С сыном вроде бы так хорошо стало, необременительные отношения, приятельски-насмешливые, когда не надо лезть друг другу в душу, и вдруг опять ультиматум — твоя жена или я; учебу бросил, никуда поступать не хочет. Как свидетельствует переписка младшего Дюма с кузеном Альфредом, Александр денег хотел, а работать не хотел, Альфред ему советовал «упорно трудиться» и сделать себе имя, приводил в пример себя (сам, впрочем, никакого имени не сделал). Александр сказал отцу, что в Париже ему «невыносимо», и требовал денег, дабы эмигрировать. «Единственное мое счастье и утешение… Ты хочешь ехать в Италию или в Испанию. Я уже не говорю о том, что с твоей стороны будет неблагодарностью бросить меня одного среди людей, которых я не люблю и с которыми меня связывают лишь светские отношения. Да и что ждет тебя в Италии или в Африке? Если тебе просто хочется путешествовать… ты мог подождать, пока нам не удастся поехать вместе. Твое положение в Париже глупо и унизительно, говоришь ты. В чем же, скажи?.. Работай серьезно, пиши, и через несколько лет ты будешь получать ежегодно тысяч десять… Впрочем, ты сам знаешь, что ради счастья тех, кто меня окружает, и ради благополучия тех, за кого я несу ответственность перед Богом, я привык обрекать себя на любые лишения и что я готов поступить так, как ты пожелаешь. Ведь если ты будешь несчастен, ты в один прекрасный день обвинишь меня в том, что я помешал тебе последовать твоему призванию, и решишь, что я принес тебя в жертву эгоизму отцовской любви, единственной и последней любви, которая мне осталась и которую ты обманешь так же, как это делали до тебя другие. Может быть, тебе понравится другая перспектива? Хочешь получить место в одной из парижских библиотек, которое сделало бы тебя почти независимым? Но поразмысли, хватит ли у тебя, привыкшего к вольной жизни, выдержки посвящать каждый день четыре часа службе?.. Пойми, разрыв мой с мадам Дюма может быть лишь духовным, ибо супружеские раздоры заинтересовали бы публику, что было бы для меня очень неприятно…» Заключили компромисс: сын получит деньги, но немного, и поедет, но недалеко — в Марсель.

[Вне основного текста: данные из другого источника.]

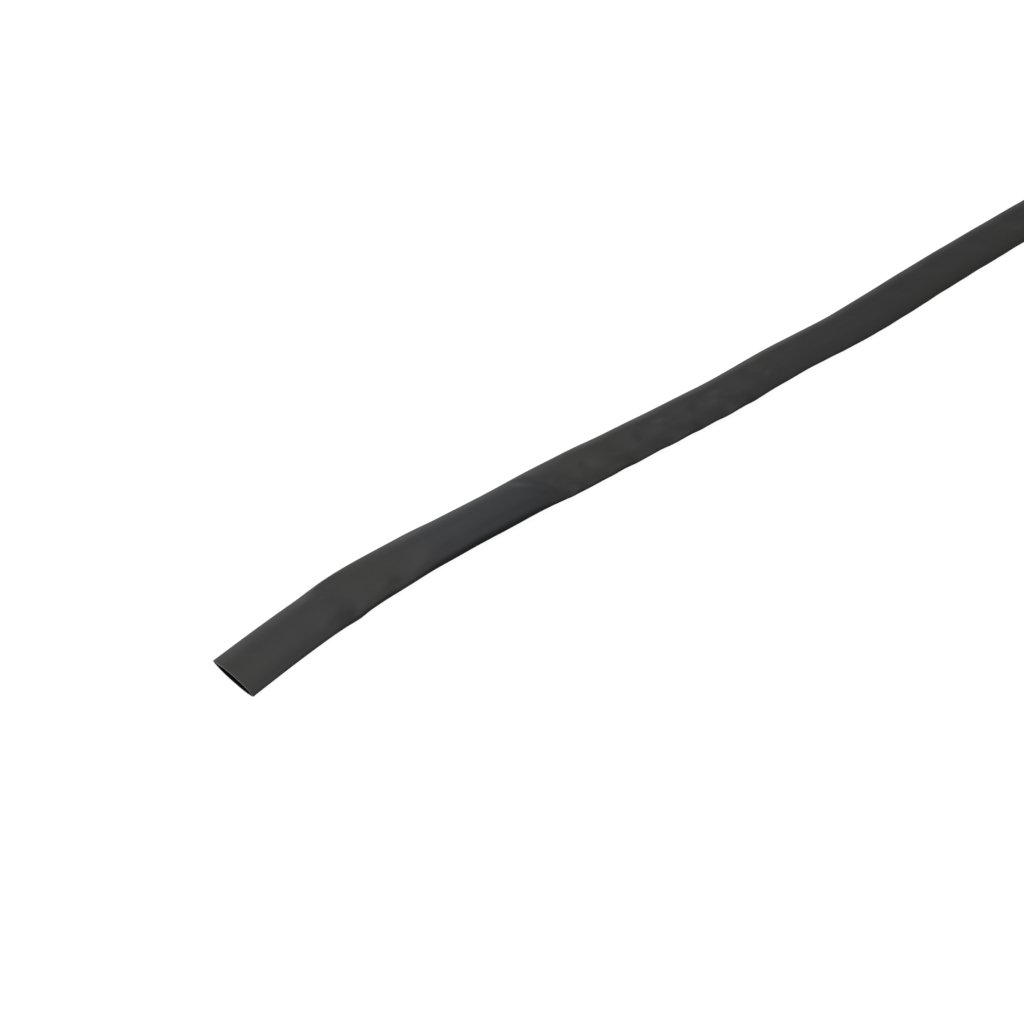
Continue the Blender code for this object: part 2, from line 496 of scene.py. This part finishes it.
def black_polyolefin():
    """Matt black sleeve: lines of the extruder along it, mottled sheen, paler folds, faint scuffs and a
    painted bluish reflection on the opened, rounder stretch.
    """
    material = bpy.data.materials.new("black_polyolefin")
    material.use_nodes = True
    tree = material.node_tree
    shader = tree.nodes["Principled BSDF"]
    place = node(tree, "TexCoord")
    parts = node(tree, "SeparateXYZ")
    tree.links.new(place.outputs["UV"], parts.inputs["Vector"])

    die_lines = noise(tree, place.outputs["UV"], 1.0, 3.0, DIE_LINES)
    mottling = noise(tree, place.outputs["Object"], 45.0, 4.0)
    grain = noise(tree, place.outputs["Object"], 2600.0, 2.0)
    scuffs = noise(tree, place.outputs["UV"], 1.0, 2.0, (55.0, 90.0, 1.0), 0.5)
    scuffs = spread(tree, scuffs, 0.70, 0.76, 0.0, 1.0)

    over = sums(tree, "FRACT", sums(tree, "MULTIPLY", parts.outputs["X"], 2.0))
    fold = spread(tree, sums(tree, "ABSOLUTE", sums(tree, "SUBTRACT", over, 0.5)), 0.470, 0.499, 0.0, 1.0)
    along = sums(tree, "ABSOLUTE", sums(tree, "SUBTRACT", parts.outputs["Y"], 0.5))
    lip = spread(tree, along, 0.4985, 0.5, 0.0, 1.0)
    patches = spread(tree, mottling, 0.3, 0.7, 0.2, 1.0)
    worn = sums(tree, "MULTIPLY", sums(tree, "MAXIMUM", fold, lip), patches)
    worn = sums(tree, "MAXIMUM", worn, sums(tree, "MULTIPLY", scuffs, 0.6))

    cast = noise(tree, place.outputs["Object"], 9.0, 2.0)
    tone = node(tree, "ValToRGB")
    tone.color_ramp.elements[0].position = 0.38
    tone.color_ramp.elements[0].color = (0.0123, 0.0124, 0.0126, 1.0)
    tone.color_ramp.elements[1].position = 0.62
    tone.color_ramp.elements[1].color = (0.0142, 0.0136, 0.0122, 1.0)
    paler = node(tree, "MixRGB", {"Color2": (0.024, 0.024, 0.024, 1.0)})
    # A painted bluish reflection, strongest round the middle of the opened, rounder stretch, is mixed into
    # the colour
    opened = sums(tree, "ABSOLUTE", sums(tree, "SUBTRACT", parts.outputs["Y"], BLUE_REFLECTION_MIDDLE))
    painted_blue_reflection = node(tree, "MixRGB", {"Color2": (0.0108, 0.0120, 0.0170, 1.0)})
    tree.links.new(cast, tone.inputs["Fac"])
    tree.links.new(worn, paler.inputs["Fac"])
    tree.links.new(spread(tree, opened, 0.015, 0.06, 1.0, 0.0), painted_blue_reflection.inputs["Fac"])
    tree.links.new(tone.outputs["Color"], painted_blue_reflection.inputs["Color1"])
    tree.links.new(painted_blue_reflection.outputs["Color"], paler.inputs["Color1"])
    tree.links.new(paler.outputs["Color"], shader.inputs["Base Color"])

    sheen = spread(tree, mottling, 0.3, 0.7, 0.41, 0.48)
    sheen = sums(tree, "ADD", sheen, spread(tree, die_lines, 0.3, 0.7, -0.025, 0.025))
    sheen = sums(tree, "ADD", sheen, sums(tree, "MULTIPLY", worn, 0.05))
    tree.links.new(sheen, shader.inputs["Roughness"])

    height = sums(tree, "ADD", sums(tree, "MULTIPLY", die_lines, 0.6), sums(tree, "MULTIPLY", grain, 0.4))
    bump = node(tree, "Bump", {"Strength": 0.35, "Distance": 0.00004})
    tree.links.new(height, bump.inputs["Height"])
    tree.links.new(bump.outputs["Normal"], shader.inputs["Normal"])
    return material


def bore_painted_shade():
    """Inner wall: darker than the outside as painted shade inside the bore, duller, with the same lines
    along it.
    """
    material = bpy.data.materials.new("bore_painted_shade")
    material.use_nodes = True
    tree = material.node_tree
    shader = tree.nodes["Principled BSDF"]
    # Base colour darker than the outer skin: painted shade inside the bore
    shader.inputs["Base Color"].default_value = (0.003, 0.003, 0.003, 1.0)
    shader.inputs["Specular IOR Level"].default_value = 0.25
    place = node(tree, "TexCoord")
    die_lines = noise(tree, place.outputs["UV"], 1.0, 3.0, DIE_LINES)
    tree.links.new(spread(tree, die_lines, 0.3, 0.7, 0.54, 0.66), shader.inputs["Roughness"])
    return material


def cut_edge_with_painted_highlight():
    """The cut through the wall, with marks of the blade across it: its light grey is partly the cut's own
    paler colour and partly a painted highlight along the rim.
    """
    material = bpy.data.materials.new("cut_edge_with_painted_highlight")
    material.use_nodes = True
    tree = material.node_tree
    shader = tree.nodes["Principled BSDF"]
    shader.inputs["Roughness"].default_value = 0.55
    place = node(tree, "TexCoord")
    marks = noise(tree, place.outputs["Object"], 900.0, 3.0)
    # Light grey, partly the cut's own paler colour and partly a painted highlight along the rim
    tone = node(tree, "ValToRGB")
    tone.color_ramp.elements[0].position = 0.3
    tone.color_ramp.elements[0].color = (0.42, 0.42, 0.41, 1.0)
    tone.color_ramp.elements[1].position = 0.7
    tone.color_ramp.elements[1].color = (0.62, 0.62, 0.61, 1.0)
    tree.links.new(marks, tone.inputs["Fac"])
    tree.links.new(tone.outputs["Color"], shader.inputs["Base Color"])
    return material


def pale_floor():
    material = bpy.data.materials.new("pale_floor")
    material.use_nodes = True
    shader = material.node_tree.nodes["Principled BSDF"]
    shader.inputs["Base Color"].default_value = (0.12, 0.12, 0.12, 1.0)
    shader.inputs["Roughness"].default_value = 0.9
    shader.inputs["Emission Color"].default_value = (1.0, 1.0, 1.0, 1.0)
    shader.inputs["Emission Strength"].default_value = 0.95
    return material


# Studio

def studio():
    bpy.ops.mesh.primitive_plane_add(size=30.0, location=(0.0, 0.0, -0.0003))
    floor = bpy.context.object
    floor.name = "floor"
    floor.data.materials.append(pale_floor())
    floor.visible_diffuse = False
    floor.visible_glossy = False
    floor.visible_shadow = False
    world = bpy.data.worlds.new("studio")
    world.use_nodes = True
    tree = world.node_tree
    background = tree.nodes["Background"]
    place = node(tree, "TexCoord")

    def towards(axis, start, end, before, after):
        """Brightness that changes smoothly over the directions along an axis."""
        along = node(tree, "VectorMath", operation="DOT_PRODUCT")
        along.inputs[1].default_value = axis
        tree.links.new(place.outputs["Generated"], along.inputs[0])
        level = node(
            tree, "MapRange", {"From Min": start, "From Max": end, "To Min": before, "To Max": after},
            interpolation_type="SMOOTHSTEP",
        )
        tree.links.new(along.outputs["Value"], level.inputs["Value"])
        return level.outputs["Result"]

    low_back = towards((0.1, 0.9, -0.42), 0.3, 0.95, 0.36, 0.55)
    low_front = towards((0.0, -0.7, -0.7), 0.3, 0.85, 1.0, 0.13)
    tree.links.new(sums(tree, "MULTIPLY", low_back, low_front), background.inputs["Color"])
    bpy.context.scene.world = world
    for name, turn, rise, power in LIGHTS:
        away = Vector((math.cos(math.radians(turn)), math.sin(math.radians(turn)), 0.0))
        away = math.cos(math.radians(rise)) * away + Vector((0.0, 0.0, math.sin(math.radians(rise))))
        bpy.ops.object.light_add(type="AREA", location=Vector(LIT_SPOT) + LIGHT_DISTANCE * away)
        light = bpy.context.object
        light.name = name
        light.data.size = LIGHT_SIZE
        light.data.energy = power
        light.rotation_euler = away.to_track_quat("Z", "Y").to_euler()
    bpy.context.scene.view_settings.view_transform = "Standard"


camera()
tube = sleeve()
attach(tube, "root")
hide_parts(NODE)
studio()
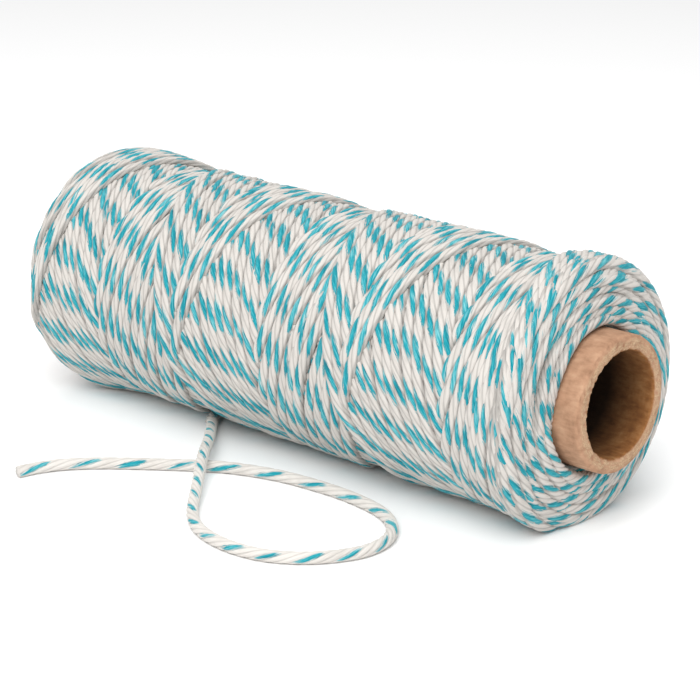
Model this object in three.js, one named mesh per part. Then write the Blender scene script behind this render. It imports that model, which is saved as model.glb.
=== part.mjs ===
// Spool of twisted cotton twine: a kraft tube, the cross-wound body of twine on it, and its loose end.
// Millimetres, +Z up. The tube lies along X and the spool rests on the plane z = 0.

import * as THREE from "three";
import { mergeVertices } from "three/addons/utils/BufferGeometryUtils.js";

// Twine
const TWINE_DIAMETER = 1.9;
const LAY = 14.4;
const PLIES = 6;
const FIT_GAP = 0.3;

// Tube
const TUBE_LENGTH = 115.8;
const TUBE_OUTER_RADIUS = 10.6;
const TUBE_WALL = 2.4;
const TUBE_EDGE_RADIUS = 0.5;

// Winding
const OVERHANG = 5.2;
const WINDING_RADIUS = 20;
const RIM_RADIUS = 2.2;
const FACE_BULGE = 0.5;
const NEAR_FLARE = 0.3;
const FAR_FLARE = 0.9;
const FLARE_LENGTH = 10;
const FLAT_SPOT_DEPTH = 0.15;

// Cross winding: one family of strands leans one way, the other leans back over it
const TRAVEL_PER_TURN = 37.1;
const RIDGES_PER_TURN = 7;
const RIDGE_HEIGHT = 0.22;
const LAYER_STEP = 0.5;
const CROSSING_X = 20.1;
const CROSSING_ANGLE = 104;
const CROSSING_FADE = 0.1;
const PLAIN_BASE_ANGLE = 28;
const RELIEF_ANGLE = 48;

// Mesh steps
const SEGMENTS_AROUND = 48;
const STEPS_ALONG = 84;
const STEPS_PER_LAY = 15;

// Loose end: its centre line, from under the spool, over itself, round the loop and out to its tip
const LOOSE_END_ROUTE = [
  [-18.9, -9.9, 0.97],
  [-17.3, -11.5, 1.1],
  [-13.5, -15.5, 1.75],
  [-9.3, -20.0, 2.5],
  [-4.3, -25.9, 3.17],
  [-0.9, -29.8, 2.95],
  [1.8, -32.9, 2.4],
  [4.3, -35.9, 1.7],
  [7.6, -39.6, 1.12],
  [11.8, -42.9, 0.97],
  [16.8, -44.8, 0.97],
  [22.5, -45.2, 0.97],
  [27.7, -44.0, 0.97],
  [32.4, -40.8, 0.97],
  [35.9, -36.0, 0.97],
  [37.1, -32.0, 0.97],
  [36.4, -27.4, 0.97],
  [33.4, -23.2, 0.97],
  [29.2, -20.6, 0.97],
  [22.5, -19.2, 0.97],
  [14.9, -19.1, 0.97],
  [6.3, -20.3, 0.97],
  [-1.7, -23.3, 0.97],
  [-7.7, -27.4, 0.97],
  [-12.9, -31.5, 0.97],
  [-16.5, -34.5, 0.97],
  [-19.6, -37.6, 0.97],
  [-22.0, -40.7, 0.97],
  [-23.6, -44.1, 0.97],
  [-24.4, -47.2, 0.97],
];

const WINDING_NEAR = TUBE_LENGTH / 2 - OVERHANG;
const WINDING_FAR = -TUBE_LENGTH / 2 + OVERHANG;
const BORE_RADIUS = TUBE_OUTER_RADIUS + FIT_GAP;
const AXIS_HEIGHT = WINDING_RADIUS - FLAT_SPOT_DEPTH;

const cotton = new THREE.MeshStandardMaterial({ color: "#e9e5df", roughness: 0.92, metalness: 0 });
const kraftBoard = new THREE.MeshStandardMaterial({ color: "#bb9174", roughness: 0.88, metalness: 0 });

const wrap = (turns) => turns - Math.floor(turns);

// A quarter-circle corner between two directions of a profile, as points [radius, x].
function corner(centreRadius, centreX, radius, fromAngle, steps) {
  const points = [];
  for (let i = 0; i <= steps; i += 1) {
    const angle = fromAngle + (i / steps) * (Math.PI / 2);
    points.push([centreRadius + radius * Math.cos(angle), centreX + radius * Math.sin(angle)]);
  }
  return points;
}

// A closed profile [radius, x] spun about the X axis, with its shared vertices merged.
function spin(profile) {
  const closed = [...profile, profile[0]].map(([radius, x]) => new THREE.Vector2(radius, x));
  const geometry = new THREE.LatheGeometry(closed, SEGMENTS_AROUND);
  geometry.rotateZ(-Math.PI / 2);
  geometry.deleteAttribute("normal");
  geometry.deleteAttribute("uv");
  return mergeVertices(geometry);
}

function tubeGeometry() {
  const outer = TUBE_OUTER_RADIUS - TUBE_EDGE_RADIUS;
  const inner = TUBE_OUTER_RADIUS - TUBE_WALL;
  const end = TUBE_LENGTH / 2;
  const edge = end - TUBE_EDGE_RADIUS;
  const profile = [
    [inner, -end],
    ...corner(outer, -edge, TUBE_EDGE_RADIUS, -Math.PI / 2, 2),
    ...corner(outer, edge, TUBE_EDGE_RADIUS, 0, 2),
    [inner, end],
  ];
  return spin(profile);
}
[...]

«Думбицки» сыграли 30 декабря в «Одеоне». Провал полный. Готье: «„Лэрда Думбицки“ сильно освистывали начиная с 3 акта. Это не должно причинить большое страдание г-ну Дюма, у которого завтра будут пять других совершенно готовых актов, если не десять…» Но все переоценили его толстокожесть. Он устал. Он сдался. Он не хотел больше писать пьес. Прозу — «Амори» печатался в «Прессе» с 29 декабря 1843-го по 4 февраля 1844 года, «Сильвандир» с 3 января по 25 февраля (Маке вновь упоминался только в посвящении), «Габриель Ламбер» в «Хронике» с 15 марта по 1 мая того же года — хотя бы не ругали…
Академию косила смерть: 24 ноября 1843 года умер поэт Франсуа Кампенон, 11 декабря — Казимир Делавинь, а 27 января 1844-го — Нодье; осиротела литература, осиротел Александр. «Со смертью Нодье в Арсенале умерло все — радость, жизнь, свет… А я… не знаю, как объяснить, но, с тех пор как умер Нодье, я словно ношу в себе частичку смерти…» Он мечтал унаследовать кресло Нодье, друга, почти отца, — так символично! Выборы в начале 1844-го, целых три вакансии. Ну же! Когда еще будет такой шанс?! Опять посыпались карикатуры (не на него одного — над Бальзаком смеялись больше; к числу напрасно страждущих добавился Эжен Сю). Смерть Делавиня также открыла вакансию заведующего королевской библиотекой в Фонтенбло, Дюма вел разговоры, что неплохо бы занять эту должность его сыну, люди говорили, что он сам ищет этого места, он раздраженно ответил в «Веке», что если и желает чего-то оставшегося после Делавиня, то лишь кресла бессмертного. Глупо — так откровенно писать нельзя. Впрочем, дела были так плохи, что испортить их уже ничего не могло. Бузони писал, что шансы Дюма ничтожны, ибо «огрехи и странности частной жизни пугают академию гораздо больше, чем литературные грехи». Какие огрехи и странности? Жениться на чужой любовнице, получив за ней приданое, можно, но надо делать это поизящнее. Крутить с актрисами можно, но не тогда, когда рвешься в академию. Можно драться на дуэлях, но не на кулаках с Леконтом. Иметь незаконнорожденного сына можно, но не стоит это афишировать. Быть негром можно, но… лучше не быть.